There are, of course, a few songs on Lasers that bear all the hallmarks of a more “traditional” Lupe record, most prominently All Black Everything. A gorgeously produced that marries soaring strings with hard hitting percussion, All Black is a revival of the deeply thoughtful, lyrical and sometimes funny Lupe that first drew us to him in the first place. However history ultimately judges Lasers, he’ll always have All Black Everything. While at first blush Words I Never Said might seem like a label choice, uber-hitmakers Alex da Kid and Skylar Grey are behind it, in fact it’s the result of years of communication between Lupe and Alex. Originally intended as a dysfunctional relationship song, Lupe instead flips the song into a politically charged anthem in the tradition of previous efforts American Terrorist and Little Weapon. The Lupe Fiasco we heard on Food & Liquor and The Cool hasn’t disappeared, he’s just dressed a little differently.
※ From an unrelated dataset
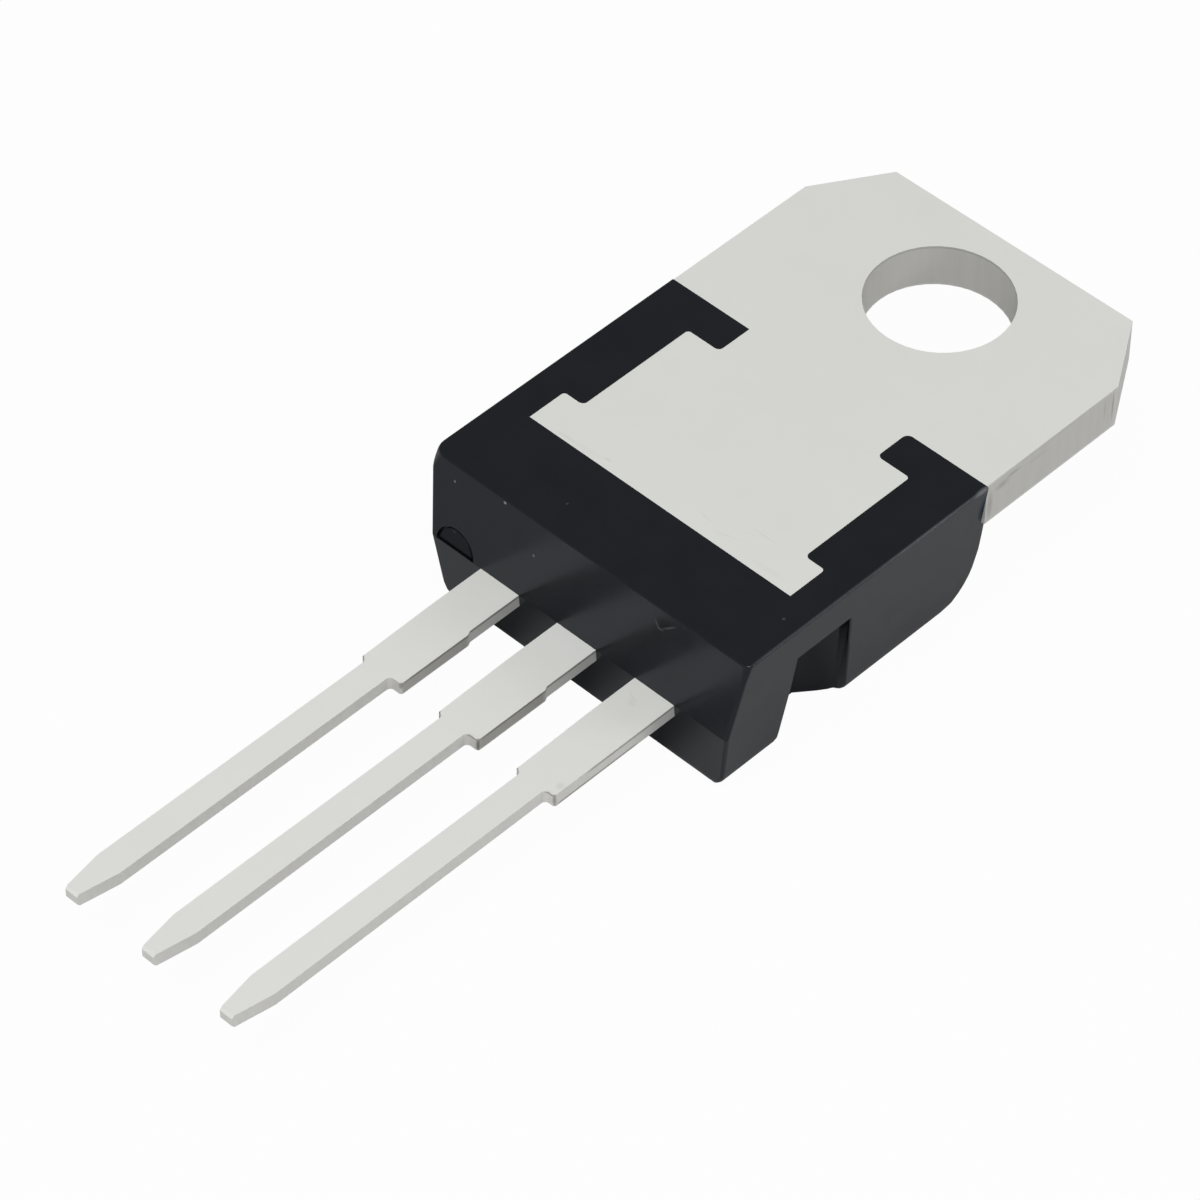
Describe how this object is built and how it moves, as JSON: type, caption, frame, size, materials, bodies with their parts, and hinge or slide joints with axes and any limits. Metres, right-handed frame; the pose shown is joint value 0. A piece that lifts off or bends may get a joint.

To the uncaring I’m sure this seems like a ridiculous amount of thought to put into an album, but Lupe has always insisted that we view his music as an extension of himself, as a direct reflection of his mind and soul, and in doing so has made us invest deeply in both him as an artist and a person. Ultimately that means that I’m disappointed both in Lasers and in Lupe Fiasco, but we need to be careful not to let that disappointment cloud the past or dampen the future. Lupe seems to have accepted that Lasers is not the masterpiece he originally set out to make and is prepared to move on. Maybe we should follow his lead.